> **SET TASK**: Restate word for word the lines of the data below, from the first through the one that has "return laid".

> **DATA**:
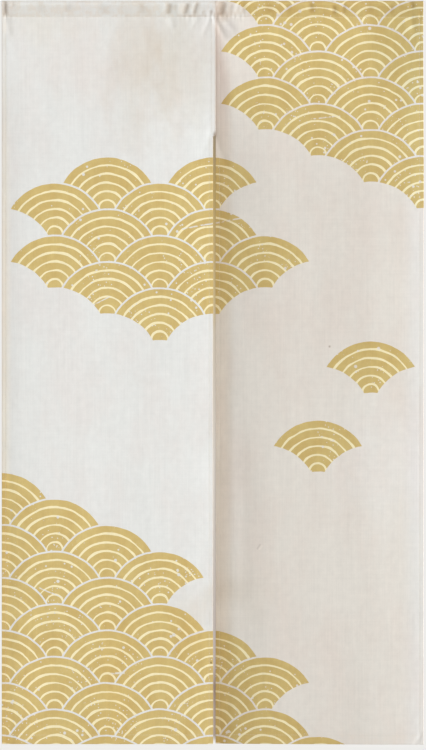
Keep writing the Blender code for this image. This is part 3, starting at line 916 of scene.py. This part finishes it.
def stitch_mesh(name, lines):
    """One mesh of small spindles, each lying on a cloth face between two (X, depth, below) ends."""
    turn = math.tau * np.arange(STITCH_RING) / STITCH_RING
    points = []
    faces = []
    for start_points, end_points, outward in lines:
        for start, end in zip(start_points, end_points):
            along = end - start
            length = np.linalg.norm(along)
            along = along / length
            across = np.cross(along, (0.0, outward, 0.0))
            first = len(points)
            points.append(start)
            for share in (0.28, 0.72):
                centre = start + share * length * along
                for angle in turn:
                    lift = (0.0, STITCH_HIGH * math.sin(angle) * outward, 0.0)
                    points.append(centre + across * STITCH_WIDE / 2 * math.cos(angle) + lift)
            points.append(end)
            last = first + 2 * STITCH_RING + 1
            for step in range(STITCH_RING):
                after = (step + 1) % STITCH_RING
                near, near_after = first + 1 + step, first + 1 + after
                far, far_after = near + STITCH_RING, near_after + STITCH_RING
                faces.append((first, near_after, near))
                faces.append((near, near_after, far_after, far))
                faces.append((last, far, far_after))
    mesh = bpy.data.meshes.new(name)
    mesh.from_pydata([tuple(point) for point in points], [], faces)
    shell = bmesh.new()
    shell.from_mesh(mesh)
    bmesh.ops.recalc_face_normals(shell, faces=shell.faces)
    shell.to_mesh(mesh)
    shell.free()
    mesh.shade_smooth()
    piece = bpy.data.objects.new(name, mesh)
    bpy.context.collection.objects.link(piece)
    return piece


def lay_on_cloth(side, ends, lift):
    """Stitch ends placed at a lift behind the cloth's printed face: X, depth and height."""
    laid = []
    for place in ends:
        depth = cloth_depth(side, place[:, 0], place[:, 1]) + lift
        laid.append(np.stack([place[:, 0], depth, -place[:, 1]], axis=1))
    return laid


def plain_material(name, colour, roughness):
    """A material of one colour."""
    material = bpy.data.materials.new(name)
    material.use_nodes = True
    surface = material.node_tree.nodes["Principled BSDF"]
    surface.inputs["Base Color"].default_value = (*colour, 1.0)
    surface.inputs["Roughness"].default_value = roughness
    return material


thread = plain_material("sewing_thread", (0.70, 0.66, 0.56), 0.8)

for side, name in ((-1, "left_stitching"), (1, "right_stitching")):
    inner = side * (slit_edge(side) + SIDE_STITCH)
    outer = side * (HALF - SIDE_STITCH)
    seam_inner = side * (seam_edge(side) + SIDE_STITCH)
    bottom = DROP - BOTTOM_STITCH
    pocket = HEADING + POCKET_STITCH
    seams = (
        ((side * (seam_edge(side) + ROW_END), pocket), (side * (HALF - ROW_END), pocket)),
        ((inner, SLIT_TOP + 0.004), (inner, bottom)),
        ((seam_inner, HEADING + 0.004), (seam_inner, SLIT_TOP - 0.002)),
        ((outer, HEADING + 0.004), (outer, bottom)),
        ((inner, bottom), (outer, bottom)),
    )
    lines = []
    for start, end in seams:
        ends = stitched_rows(side, start, end, STITCH_PITCH, 0.0004)
        lines.append((*lay_on_cloth(side, ends, 0.0), -1.0))
        lines.append((*lay_on_cloth(side, ends, HEM_BACK), 1.0))
    stitching = stitch_mesh(name, lines)
    stitching.data.materials.append(thread)
    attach(stitching, "root")

# The seam's own stitches slant across it behind, and the bar tack crosses it at the slit's top
SEAM_STITCH_PITCH = 0.0048
TACK_PITCH = 0.0006
TACK_STITCHES = 5


def over_seam(below, read_at, reach, rises):
    """Ends of stitches that cross the seam behind: how far to each side of it the cloths' depth is read
    and the stitches reach, and how far their left and right ends rise."""
    depths = [cloth_depth(side, np.full_like(below, SEAM_X + side * read_at), below) for side in (-1, 1)]
    depth = (depths[0] + depths[1]) / 2 + HEM_BACK
    ends = []
    for side, rise in zip((-1, 1), rises):
        ends.append(np.stack([np.full_like(below, SEAM_X + side * reach), depth, rise - below], axis=1))
    return ends


seam_below = np.arange(HEADING + 0.005, SLIT_TOP - 0.004, SEAM_STITCH_PITCH)
tack_below = SLIT_TOP - 0.0005 - TACK_PITCH * np.arange(TACK_STITCHES)
seam_stitching = stitch_mesh("seam_stitching", [
    (*over_seam(seam_below, 0.001, 0.0015, (-0.0012, 0.0012)), 1.0),
    (*over_seam(tack_below, 0.002, 0.0024, (0.0, -0.0003)), 1.0),
])
seam_stitching.data.materials.append(thread)
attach(seam_stitching, "root")

# The room: a pale floor, and a pale wall close behind the curtain, seen only from its front. The wall glows
# with its own colour and takes no light; where the cloth covers it, its shade is painted in. Soft light comes
# from the right, as from a wide window, and from all round.
bpy.ops.object.select_all(action="DESELECT")
bpy.ops.mesh.primitive_plane_add(size=40.0, location=(0.0, 0.0, -2.0))
floor = bpy.context.object
floor.name = "floor"
floor.data.materials.append(plain_material("pale_floor", (0.72, 0.71, 0.69), 0.9))

WALL_BACK = 0.10
UPRIGHT = (math.radians(90.0), 0.0, 0.0)
bpy.ops.mesh.primitive_plane_add(size=12.0, location=(0.0, WALL_BACK, 4.0), rotation=UPRIGHT)
wall = bpy.context.object
wall.name = "backdrop"
wall.visible_diffuse = False
wall.visible_glossy = False
wall.visible_transmission = False
wall.visible_shadow = False
plaster = bpy.data.materials.new("pale_wall")
plaster.use_nodes = True
tree = plaster.node_tree
tree.nodes.remove(tree.nodes["Principled BSDF"])
wall_place = tree.nodes.new("ShaderNodeNewGeometry")
spot = split(tree, wall_place.outputs["Position"])
LIT_WALL = (0.865, 0.855, 0.830, 1.0)
# Painted shade behind the cloth, darker and golden in places: how far up the wall, and the tone there
SHADE_STOPS = (
    {"at": 0.040, "tone": (0.390, 0.320, 0.265)}, {"at": 0.072, "tone": (0.290, 0.220, 0.175)},
    {"at": 0.100, "tone": (0.480, 0.420, 0.380)}, {"at": 0.380, "tone": (0.640, 0.590, 0.530)},
    {"at": 0.555, "tone": (0.580, 0.510, 0.410)}, {"at": 0.595, "tone": (0.550, 0.440, 0.240)},
    {"at": 0.680, "tone": (0.490, 0.370, 0.175)}, {"at": 0.760, "tone": (0.430, 0.315, 0.130)},
    {"at": 0.800, "tone": (0.360, 0.280, 0.165)}, {"at": 0.825, "tone": (0.330, 0.270, 0.190)},
)
up_share = scaled(tree, spot["Z"], 1.0 / 1.5, 1.0)
behind_shade = tree.nodes.new("ShaderNodeValToRGB")
while len(behind_shade.color_ramp.elements) < len(SHADE_STOPS):
    behind_shade.color_ramp.elements.new(0.5)
for element, stop in zip(behind_shade.color_ramp.elements, SHADE_STOPS):
    element.position = stop["at"]
    element.color = (*stop["tone"], 1.0)
tree.links.new(up_share, behind_shade.inputs["Fac"])
beyond_cloth = ramp(tree, add_math(tree, "ABSOLUTE", spot["X"]), 0.33, 0.425)
below_cloth = ramp(tree, spot["Z"], -1.488, -1.508)
above_cloth = ramp(tree, spot["Z"], -0.06, -0.005)
lit = add_math(tree, "MAXIMUM", beyond_cloth, add_math(tree, "MAXIMUM", below_cloth, above_cloth))
wall_colour = colour_mix(tree, "MIX", lit, behind_shade.outputs["Color"], LIT_WALL)
glow = tree.nodes.new("ShaderNodeEmission")
tree.links.new(wall_colour, glow.inputs["Color"])
clear = tree.nodes.new("ShaderNodeBsdfTransparent")
one_sided = tree.nodes.new("ShaderNodeMixShader")
tree.links.new(wall_place.outputs["Backfacing"], one_sided.inputs["Fac"])
tree.links.new(glow.outputs[0], one_sided.inputs[1])
tree.links.new(clear.outputs[0], one_sided.inputs[2])
tree.links.new(one_sided.outputs[0], tree.nodes["Material Output"].inputs["Surface"])
wall.data.materials.append(plaster)

world = bpy.data.worlds.new("pale_room")
bpy.context.scene.world = world
world.use_nodes = True
world.node_tree.nodes["Background"].inputs["Color"].default_value = (0.90, 0.87, 0.83, 1.0)
world.node_tree.nodes["Background"].inputs["Strength"].default_value = 0.57

bpy.ops.object.light_add(type="SUN", location=(3.0, -1.0, 0.5))
window = bpy.context.object
window.name = "window_light"
window.data.energy = 7.0
window.data.angle = math.radians(12.0)
window.data.color = (0.95, 0.99, 1.05)
LIGHT_AROUND = math.radians(75.0)
LIGHT_UP = math.radians(3.0)
level = math.cos(LIGHT_UP)
from_light = Vector((math.sin(LIGHT_AROUND) * level, -math.cos(LIGHT_AROUND) * level, math.sin(LIGHT_UP)))
window.rotation_mode = "QUATERNION"
window.rotation_quaternion = from_light.to_track_quat("Z", "Y")

CAMERA_BACK = 9.0
CAMERA_X = 0.0010
CAMERA_Z = -0.7553
FRAME_HEIGHT = 1.5135
bpy.ops.object.camera_add(location=(CAMERA_X, -CAMERA_BACK, CAMERA_Z), rotation=UPRIGHT)
camera = bpy.context.object
camera.data.sensor_width = 36.0
camera.data.lens = camera.data.sensor_width * CAMERA_BACK / FRAME_HEIGHT
camera.data.clip_end = 100.0
bpy.context.scene.camera = camera
bpy.context.scene.view_settings.view_transform = "Standard"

> **EXPECTED OUTPUT**:
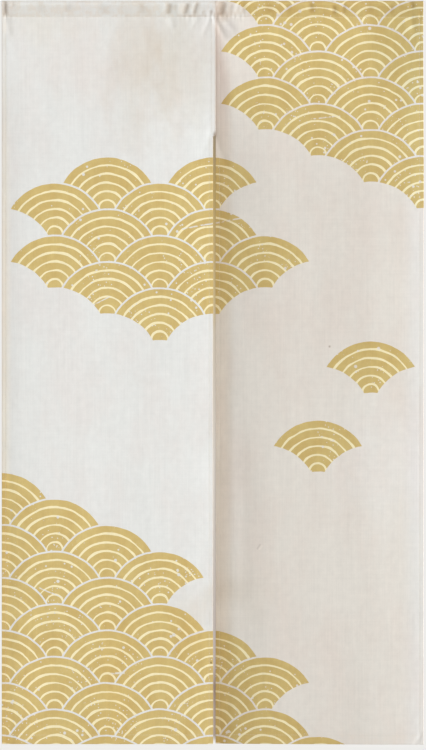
Keep writing the Blender code for this image. This is part 3, starting at line 916 of scene.py. This part finishes it.
def stitch_mesh(name, lines):
    """One mesh of small spindles, each lying on a cloth face between two (X, depth, below) ends."""
    turn = math.tau * np.arange(STITCH_RING) / STITCH_RING
    points = []
    faces = []
    for start_points, end_points, outward in lines:
        for start, end in zip(start_points, end_points):
            along = end - start
            length = np.linalg.norm(along)
            along = along / length
            across = np.cross(along, (0.0, outward, 0.0))
            first = len(points)
            points.append(start)
            for share in (0.28, 0.72):
                centre = start + share * length * along
                for angle in turn:
                    lift = (0.0, STITCH_HIGH * math.sin(angle) * outward, 0.0)
                    points.append(centre + across * STITCH_WIDE / 2 * math.cos(angle) + lift)
            points.append(end)
            last = first + 2 * STITCH_RING + 1
            for step in range(STITCH_RING):
                after = (step + 1) % STITCH_RING
                near, near_after = first + 1 + step, first + 1 + after
                far, far_after = near + STITCH_RING, near_after + STITCH_RING
                faces.append((first, near_after, near))
                faces.append((near, near_after, far_after, far))
                faces.append((last, far, far_after))
    mesh = bpy.data.meshes.new(name)
    mesh.from_pydata([tuple(point) for point in points], [], faces)
    shell = bmesh.new()
    shell.from_mesh(mesh)
    bmesh.ops.recalc_face_normals(shell, faces=shell.faces)
    shell.to_mesh(mesh)
    shell.free()
    mesh.shade_smooth()
    piece = bpy.data.objects.new(name, mesh)
    bpy.context.collection.objects.link(piece)
    return piece


def lay_on_cloth(side, ends, lift):
    """Stitch ends placed at a lift behind the cloth's printed face: X, depth and height."""
    laid = []
    for place in ends:
        depth = cloth_depth(side, place[:, 0], place[:, 1]) + lift
        laid.append(np.stack([place[:, 0], depth, -place[:, 1]], axis=1))
    return laid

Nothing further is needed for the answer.